I think one of the damaging things I have experienced as a queer person is trying to shut off my heart, trying to stop loving, trying to close that door. It took alot of effort to do, but I thought that’s what God’s commandments were instructing me as a lesbian to do in order to remain righteous. It caused nothing but pain, shame, and depression. I was made to love. When I close that door, I am not myself. I closed that door for many years.


In my mid-thirties, I started having dreams that were clear as day. They were different than regular dreams in that they were linear and told a story and were accompanied by a feeling of sacredness and left a permanent imprint on my heart and mind. Every one of these dreams encouraged me to love, to build relationships with women, to put myself out there, and that in that process I would discover the mind and will of God. These dreams also carried a feeling that if I didn’t act in faith, I would stay stuck and stagnant in my growth.

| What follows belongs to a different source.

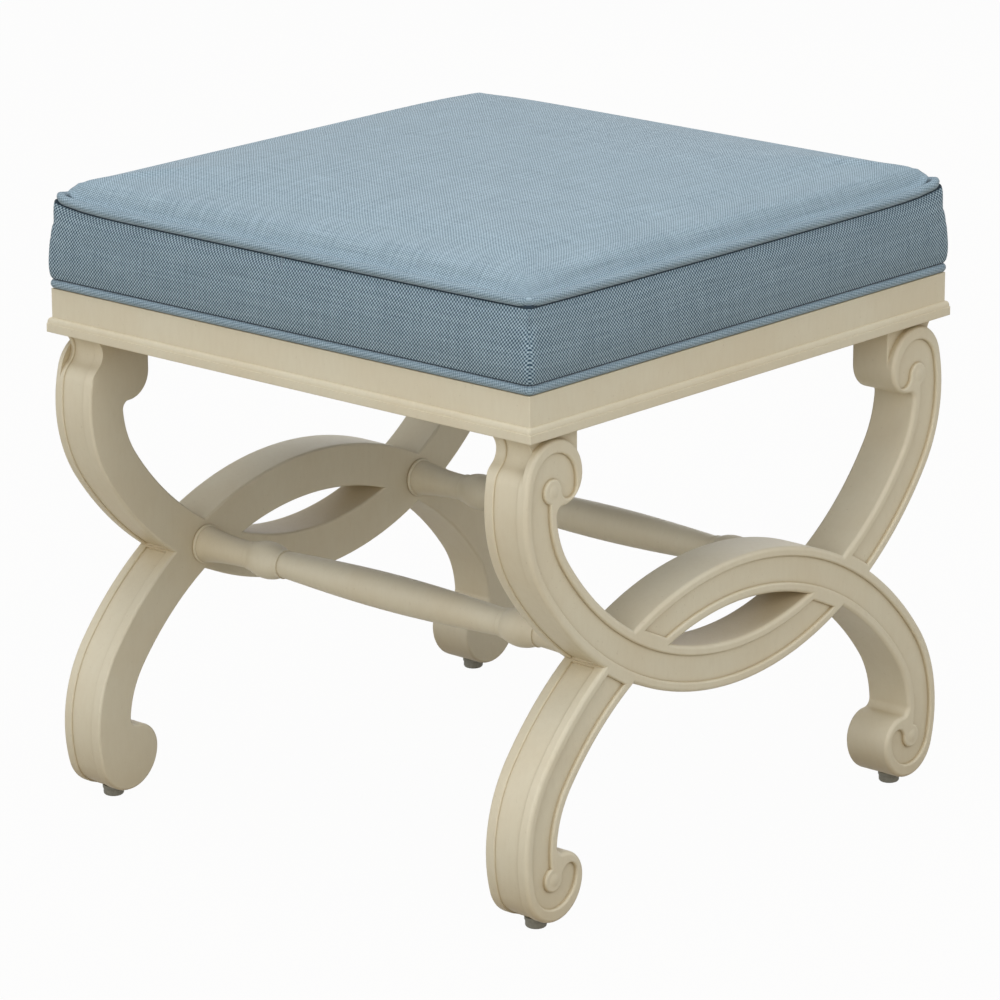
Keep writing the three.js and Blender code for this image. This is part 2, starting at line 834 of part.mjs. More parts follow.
function addCorners() {
  for (const [name, side, facing] of corners) {
    addPiece(`${name}_corner_block`, cornerBlock(side, facing), bare_wood);
    const bolt = addPiece(`${name}_leg_bolt`, turned(boltProfile(), screw_sides), steel);
    const bolt_place = boltPlace(side, facing);
    bolt.position.set(bolt_place.x, bolt_place.y, 0);
    const screw = addPiece(`${name}_seat_screw`, turned(screwProfile(), screw_sides), steel);
    const screw_place = screwPlace(side, facing);
    screw.position.set(screw_place.x, screw_place.y, 0);
  }
}

// Seat

// Points along one side of a rounded square, from the middle of one corner up to the middle of the next.
function planQuarter(side, inset, corner, height) {
  const along = halfAlong(side) - inset - corner;
  const out = halfOut(side) - inset - corner;
  const half_corner = corner_steps / 2;
  const points = [];
  for (let i = 0; i < half_corner; i++) {
    const turn = (Math.PI / 4) * (1 - i / half_corner);
    const round = [-along - corner * Math.sin(turn), out + corner * Math.cos(turn)];
    points.push(onSide(side, ...round, height));
  }
  for (let i = 0; i < side_steps; i++) {
    const share = (2 * i) / side_steps - 1;
    points.push(onSide(side, along * share, out + corner, height));
  }
  for (let i = 0; i < half_corner; i++) {
    const turn = ((Math.PI / 4) * i) / half_corner;
    const round = [along + corner * Math.sin(turn), out + corner * Math.cos(turn)];
    points.push(onSide(side, ...round, height));
  }
  return points;
}

function planRing(inset, corner, height) {
  return sides.flatMap((_, side) => planQuarter(side, inset, corner, height));
}

// Inset and corner of the boxing's outer face, by the share of its height.
function boxingShape(share) {
  const lean = boxing_foot_inset + (boxing_head_inset - boxing_foot_inset) * share;
  const swell = boxing_bulge * Math.sin(Math.PI * share ** bulge_lean_share);
  const corner = boxing_foot_corner + (boxing_head_corner - boxing_foot_corner) * share;
  return { inset: lean - swell, corner };
}

// One panel of the boxing, up its outer face and down its inner one.
function boxingPanel(side) {
  const level = (share, depth) => {
    const { inset, corner } = boxingShape(share);
    const height = boxing_foot + boxing_height * share;
    const points = planQuarter(side, inset + depth, corner - depth, height);
    const next = planQuarter((side + 1) % sides.length, inset + depth, corner - depth, height);
    const along = points[corner_steps].clone().sub(points[corner_steps - 1]).normalize();
    points.push(next[0].addScaledVector(along, -mitre_gap));
    points[0].addScaledVector(along, mitre_gap);
    return points;
  };
  const shares = shareSteps(boxing_steps);
  const outer = shares.map((share) => level(share, 0));
  const inner = shares.map((share) => level(share, cloth_thickness)).reverse();
  return joined([...outer, ...inner], false, true);
}

function welt(inset, corner, height, radius) {
  const rings = Array.from({ length: welt_sides }, (_, i) => {
    const angle = (Math.PI * (2 * i + 1)) / welt_sides - Math.PI / 2;
    const out = radius * Math.cos(angle);
    return planRing(inset - out, corner + out, height + radius * Math.sin(angle));
  });
  return joined(rings, true, true);
}

// A ring of the crowned top, a share of the way out from the middle, lowered by what lies above it.
function crownRing(share, lowered) {
  const half = new THREE.Vector2(halfAlong(0) - cover_inset, halfOut(0) - cover_inset);
  return planRing(cover_inset, cover_corner, 0).map((point) => {
    const [x, y] = [point.x * share, point.y * share];
    const cornered = Math.abs((x / half.x) * (y / half.y)) ** corner_drop_power;
    const puff = 1 - Math.exp((-half.x * (1 - share)) / puff_reach);
    const swell = puff_height * puff * (1 - corner_drop_share * cornered);
    const dome = crown_rise * (1 - share ** 2);
    return new THREE.Vector3(x, y, top_welt_z + swell + dome - lowered);
  });
}

function topCover() {
  const upper_face = crown_ring_shares.map((share) => crownRing(share, 0));
  const lower_face = crown_ring_shares.map((share) => crownRing(share, cloth_thickness));
  return joined([...lower_face.reverse(), ...upper_face], true, false);
}

function foamBlock() {
  const foot = board_top + clearance;
  const head = boxing_head - foam_shoulder;
  const depth = cloth_thickness + clearance;
  const walls = shareSteps(boxing_steps).map((share) => {
    const { inset, corner } = boxingShape(share);
    const height = boxing_foot + boxing_height * share;
    return planRing(inset + depth, corner - depth, Math.min(Math.max(height, foot), head));
  });
  const crown = crown_ring_shares.map((share) => crownRing(share, depth));
  return joined([...walls, ...crown], true, false);
}

// A rounded rectangle seen from above.
function boardOutline(inset, corner) {
  return planRing(inset, corner, 0).map((point) => new THREE.Vector2(point.x, point.y));
}

function seatBoard() {
  const board = new THREE.ExtrudeGeometry(new THREE.Shape(boardOutline(board_inset, board_corner)), {
    depth: board_thickness,
    bevelEnabled: false,
  });
  board.translate(0, 0, apron_top);
  return cutFrom(
    board,
    corners.map(([, side, facing]) => screwBore(side, facing)),
  );
}

function dustCover() {
  const x = stool_width / 2 - rail_thickness - dust_cover_margin;
  const y = stool_depth / 2 - rail_thickness - dust_cover_margin;
  const cover = new THREE.BoxGeometry(2 * x, 2 * y, dust_cover_thickness);
  cover.translate(0, 0, apron_top - clearance - dust_cover_thickness / 2);
  return cutFrom(
    cover,
    corners.map(([, side, facing]) => screwBore(side, facing)),
  );
}

function addSeat() {
  addPiece("seat_board", seatBoard(), bare_wood);
  addPiece("dust_cover", dustCover(), black_cloth);
  addPiece("seat_foam", foamBlock(), foam);
  sides.forEach((name, side) => {
    addPiece(`${name}_boxing`, boxingPanel(side), boxing_cloth);
  });
  const bottom_welt = welt(
    bottom_welt_inset,
    boxing_foot_corner,
    bottom_welt_z,
    bottom_welt_radius,
  );
  addPiece("bottom_welt", bottom_welt, boxing_cloth);
  const top_welt = welt(
    top_welt_inset,
    top_welt_corner,
    top_welt_z,
    top_welt_radius,
  );
  addPiece("top_welt", top_welt, blue_cloth);
  addPiece("top_cover", topCover(), blue_cloth);
}

addFrame("front", -1);
addFrame("rear", 1);
addStretchers();
addFeet();
addApron();
addCorners();
addSeat();

export default stool;
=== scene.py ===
"""A square vanity stool: painted, scrolled frames, a moulded apron and a welted cushion.

Everything is in metres, in the part's own frame: X left to right, Y front to back, Z up from the floor.
"""

import json
import math

import bmesh
import bpy
from bpy.props import FloatProperty, FloatVectorProperty, IntProperty, PointerProperty
from mathutils import Matrix, Vector


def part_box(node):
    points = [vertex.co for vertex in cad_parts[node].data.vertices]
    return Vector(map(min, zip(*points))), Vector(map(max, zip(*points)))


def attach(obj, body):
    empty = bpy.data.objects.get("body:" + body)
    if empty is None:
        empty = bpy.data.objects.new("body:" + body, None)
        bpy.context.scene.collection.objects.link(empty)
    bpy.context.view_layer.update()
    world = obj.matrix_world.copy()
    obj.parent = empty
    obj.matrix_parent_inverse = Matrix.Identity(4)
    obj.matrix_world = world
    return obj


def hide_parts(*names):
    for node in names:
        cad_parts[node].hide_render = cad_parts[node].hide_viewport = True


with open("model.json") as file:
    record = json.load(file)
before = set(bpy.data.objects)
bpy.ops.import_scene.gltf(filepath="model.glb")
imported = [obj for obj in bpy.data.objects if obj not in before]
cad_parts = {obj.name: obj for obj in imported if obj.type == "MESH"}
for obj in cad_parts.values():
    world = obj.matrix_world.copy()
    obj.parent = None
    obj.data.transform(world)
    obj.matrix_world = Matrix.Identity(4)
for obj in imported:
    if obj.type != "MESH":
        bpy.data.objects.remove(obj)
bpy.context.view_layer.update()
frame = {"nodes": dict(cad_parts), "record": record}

bl_info = {
    "name": "Vanity stool",
    "version": (1, 0, 0),
    "blender": (4, 5, 0),
    "location": "3D view > Sidebar > Stool",
    "description": "Models a vanity stool's painted frames and its welted cushion",
    "category": "Object",
}

SIDES = ("front", "right", "rear", "left")
CORNERS = ("front_left", "front_right", "rear_left", "rear_right")
WELD = 2e-6  # points closer than this are one
LEVEL = 1e-5  # points this close to a plane lie on it
SPLINTER = 3e-5  # edges shorter than this are splinters
SQUARE = 0.9  # a normal this much along an axis points along it
REACH = 0.004  # how far cutters reach past what they cut
CLEAR = 0.0004  # how far a cutter clears a face that it has to remove whole
SAG = 0.00003  # how far a drawn arc may lie inside the true one
SMOOTH_ANGLE = math.radians(32)  # edges flatter than this are shaded smooth
TURNED_SMOOTH_ANGLE = math.radians(28)
BOXING_SMOOTH_ANGLE = math.radians(50)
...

So I followed what I was being taught, I acted in faith, I opened my heart, I loved. I experience the drive of Eros, and the practice of Kenosis, over and over again. What I am learning is Divine love - to go to great lengths to deliver pure love to my siblings in Christ, without attachment to a specific person.


As I learn this Divine love, I begin to recognize it more readily when others offer it to me. It feels different to receive love without attachment. We are accustomed to having expectations tied to love. So when I receive love without attachment, I don't always know to label it as love. The people who offer it are heavenly, and bless my life immensely.


Cynthia Bourgeault states "This way does not require one to renounce, suppress or numb the energy that surges through romantic love, but merely to carve a deeper channel in which it can flow." I believe if we could all learn Agape love, not by stifling our desires, but instead becoming a vessel through which love can flow freely, then Zion would abound among us.